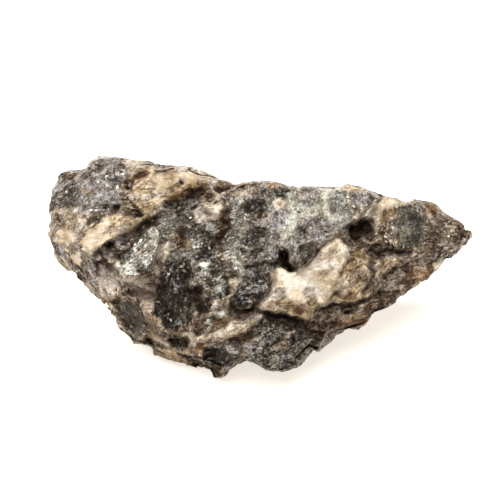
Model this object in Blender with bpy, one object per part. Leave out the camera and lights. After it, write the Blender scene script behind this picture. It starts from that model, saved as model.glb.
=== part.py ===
"""A hand specimen of ijolite: one broken piece of coarse rock, lying on a small flat spot.

The stone is one solid. Its body is a run of closed sections along X. Each section meets the outline
that is seen from in front and above, and swells towards the front and the back of that outline.
The forms that stand out from a step away are then carved into the body: mineral grains that stand
proud, ledges under them, and pits. Planes trim the side that is turned away, as breaks do.

Blender 4.5. Metres, +Z up, +X along the stone towards its pointed end. The origin is on the
surface that the stone rests on, under the middle of its box.
"""

import math

import bmesh
import bpy
import numpy as np
from mathutils import Vector, kdtree, noise

MM = 0.001

# The front of the stone is laid out in picture steps: right and down, as seen from LOOK_DOWN above
# the horizon and VIEW_DISTANCE away. Depth is measured in millimetres towards the viewer.
STEP = 0.085  # millimetres of stone to one picture step
MIDDLE = (258.5, 268.0)  # the picture point on the line of sight
LOOK_DOWN = math.radians(45)
VIEW_DISTANCE = 240.0
SIGHT_HEIGHT = 6.1  # height of the point that the line of sight goes through
SIDE_SHIFT = -0.15  # what puts the box's middle over the origin
BACK_SHIFT = -0.22

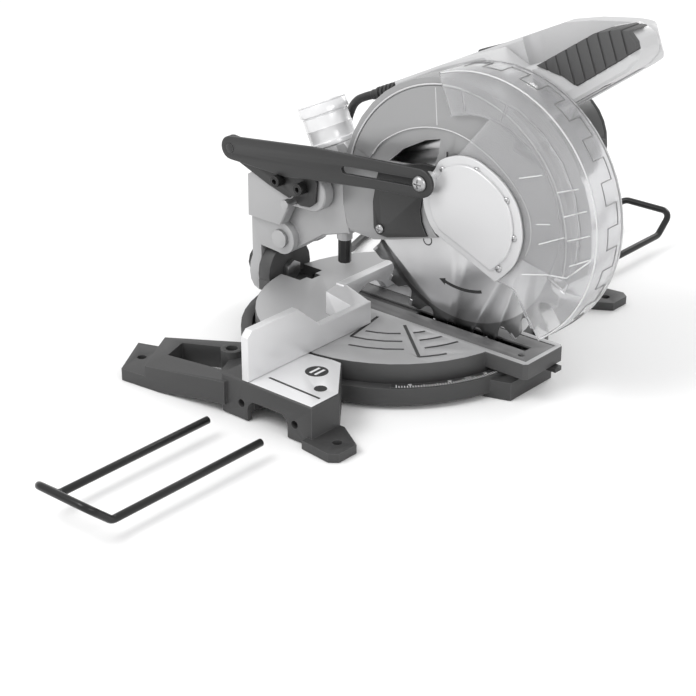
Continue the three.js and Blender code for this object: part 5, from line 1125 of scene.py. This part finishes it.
# %% Port
LEAN = turn(24.9)
port_axis = (0, math.sin(LEAN), math.cos(LEAN))
port_profile = [(0.3, 16.5), (0.3, 20.9), (3.6, 20.9), (4.0, 20.4), (4.2, 18.8), (14, 19.0), (15, 19.5), (16, 19.0),
                (24.6, 19.4), (25, 19.0), (26.2, 19.0), (26.4, 20.6), (27.4, 20.7), (33.6, 20.5), (34.4, 20.0),
                (34.8, 20.6), (35.6, 20.6), (36, 20.2), (36, 17.8), (34.5, 17.2), (30, 16.6)]
port = turned("dust_port_tube", port_profile, (0, 64.5, 156), port_axis, 72)
smooth(soften(port, 0.2, 2, 40), 36)
stand_in(port, port_paint, "dust_port")

# %% [markdown]
# ## Screws and small parts
#
# Two pan-head screws show bright on the dark plates: the one the guard's bar slides on and the one that holds the
# side plate. They are turned like the dome screws, and each has a short shank.

# %% Pan-head screws
guard_screw = dome_screw("guard_screw_head", (-51, 159), -34.9, 6.2, 3.1, 1.3)
shank = bar("x", 2.7, -35.2, -30.9, (-51, 159), 32)
stand_in(smooth(gather("guard_screw_head", guard_screw, shank), 40), plain_steel, "guard_link_screw")
plate_screw = dome_screw("side_plate_screw_head", (3, 103), -16.7, 3.8, 1.9, 1.0)
shank = bar("x", 1.9, -17, -14.6, (3, 103), 24)
stand_in(smooth(gather("side_plate_screw_head", plate_screw, shank), 40), plain_steel, "side_plate_screw")

# %% [markdown]
# The other screws, pins and inner parts keep the frame's shape. Their edges are eased and their round sides shaded
# smooth, so they read as turned metal and moulded plastic.

# %% Eased small parts
small = ("fence_screw_left", "fence_screw_right", "left_lock_screw", "right_lock_screw", "insert_screw_front",
         "insert_screw_rear", "link_plate_screw_front", "link_plate_screw_rear", "depth_stop_screw", "spindle",
         "outer_flange", "arbor_bolt", "spindle_gear", "pivot_bolt", "bevel_bolt", "hinge_pin", "transport_pin",
         "spindle_bearing", "mitre_pointer", "brush_cap_rear", "brush_cap_front", "switch_block",
         "spindle_lock_button", "stator", "armature")
for node in small:
    refined(node, look_of_node[node], slot_of_node[node], 0.25, 2, 34)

+===+

Task brief:
Repeat the preceding lines exactly, please, every one of them.

Answer to this problem:
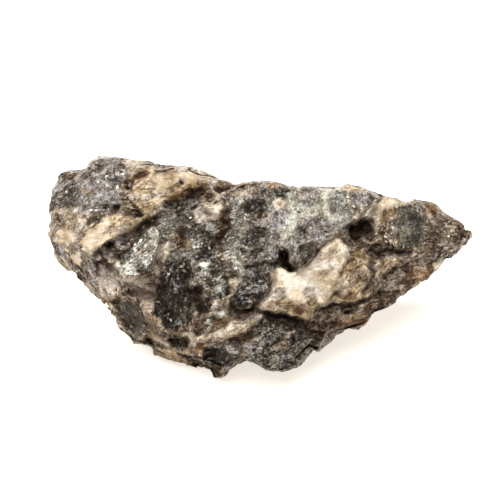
Model this object in Blender with bpy, one object per part. Leave out the camera and lights. After it, write the Blender scene script behind this picture. It starts from that model, saved as model.glb.
=== part.py ===
"""A hand specimen of ijolite: one broken piece of coarse rock, lying on a small flat spot.

The stone is one solid. Its body is a run of closed sections along X. Each section meets the outline
that is seen from in front and above, and swells towards the front and the back of that outline.
The forms that stand out from a step away are then carved into the body: mineral grains that stand
proud, ledges under them, and pits. Planes trim the side that is turned away, as breaks do.

Blender 4.5. Metres, +Z up, +X along the stone towards its pointed end. The origin is on the
surface that the stone rests on, under the middle of its box.
"""

import math

import bmesh
import bpy
import numpy as np
from mathutils import Vector, kdtree, noise

MM = 0.001

# The front of the stone is laid out in picture steps: right and down, as seen from LOOK_DOWN above
# the horizon and VIEW_DISTANCE away. Depth is measured in millimetres towards the viewer.
STEP = 0.085  # millimetres of stone to one picture step
MIDDLE = (258.5, 268.0)  # the picture point on the line of sight
LOOK_DOWN = math.radians(45)
VIEW_DISTANCE = 240.0
SIGHT_HEIGHT = 6.1  # height of the point that the line of sight goes through
SIDE_SHIFT = -0.15  # what puts the box's middle over the origin
BACK_SHIFT = -0.22

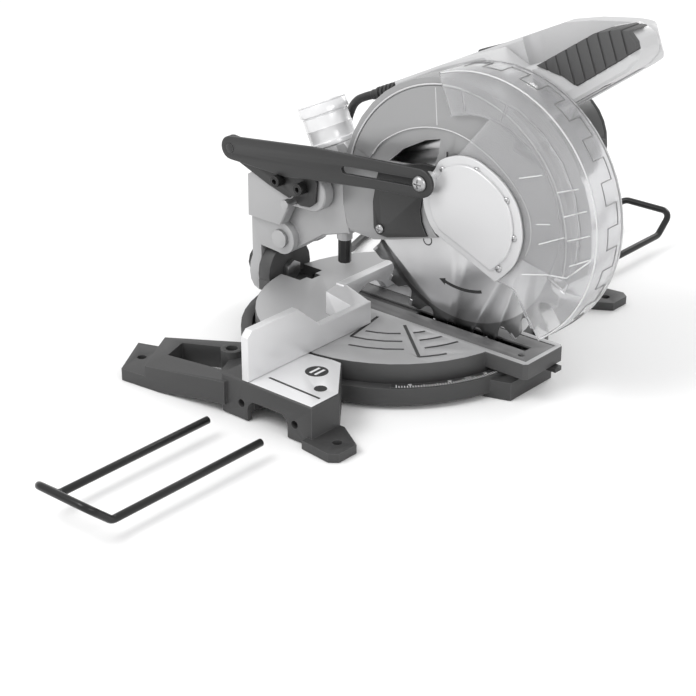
Continue the three.js and Blender code for this object: part 5, from line 1125 of scene.py. This part finishes it.
# %% Port
LEAN = turn(24.9)
port_axis = (0, math.sin(LEAN), math.cos(LEAN))
port_profile = [(0.3, 16.5), (0.3, 20.9), (3.6, 20.9), (4.0, 20.4), (4.2, 18.8), (14, 19.0), (15, 19.5), (16, 19.0),
                (24.6, 19.4), (25, 19.0), (26.2, 19.0), (26.4, 20.6), (27.4, 20.7), (33.6, 20.5), (34.4, 20.0),
                (34.8, 20.6), (35.6, 20.6), (36, 20.2), (36, 17.8), (34.5, 17.2), (30, 16.6)]
port = turned("dust_port_tube", port_profile, (0, 64.5, 156), port_axis, 72)
smooth(soften(port, 0.2, 2, 40), 36)
stand_in(port, port_paint, "dust_port")

# %% [markdown]
# ## Screws and small parts
#
# Two pan-head screws show bright on the dark plates: the one the guard's bar slides on and the one that holds the
# side plate. They are turned like the dome screws, and each has a short shank.

# %% Pan-head screws
guard_screw = dome_screw("guard_screw_head", (-51, 159), -34.9, 6.2, 3.1, 1.3)
shank = bar("x", 2.7, -35.2, -30.9, (-51, 159), 32)
stand_in(smooth(gather("guard_screw_head", guard_screw, shank), 40), plain_steel, "guard_link_screw")
plate_screw = dome_screw("side_plate_screw_head", (3, 103), -16.7, 3.8, 1.9, 1.0)
shank = bar("x", 1.9, -17, -14.6, (3, 103), 24)
stand_in(smooth(gather("side_plate_screw_head", plate_screw, shank), 40), plain_steel, "side_plate_screw")

# %% [markdown]
# The other screws, pins and inner parts keep the frame's shape. Their edges are eased and their round sides shaded
# smooth, so they read as turned metal and moulded plastic.

# %% Eased small parts
small = ("fence_screw_left", "fence_screw_right", "left_lock_screw", "right_lock_screw", "insert_screw_front",
         "insert_screw_rear", "link_plate_screw_front", "link_plate_screw_rear", "depth_stop_screw", "spindle",
         "outer_flange", "arbor_bolt", "spindle_gear", "pivot_bolt", "bevel_bolt", "hinge_pin", "transport_pin",
         "spindle_bearing", "mitre_pointer", "brush_cap_rear", "brush_cap_front", "switch_block",
         "spindle_lock_button", "stator", "armature")
for node in small:
    refined(node, look_of_node[node], slot_of_node[node], 0.25, 2, 34)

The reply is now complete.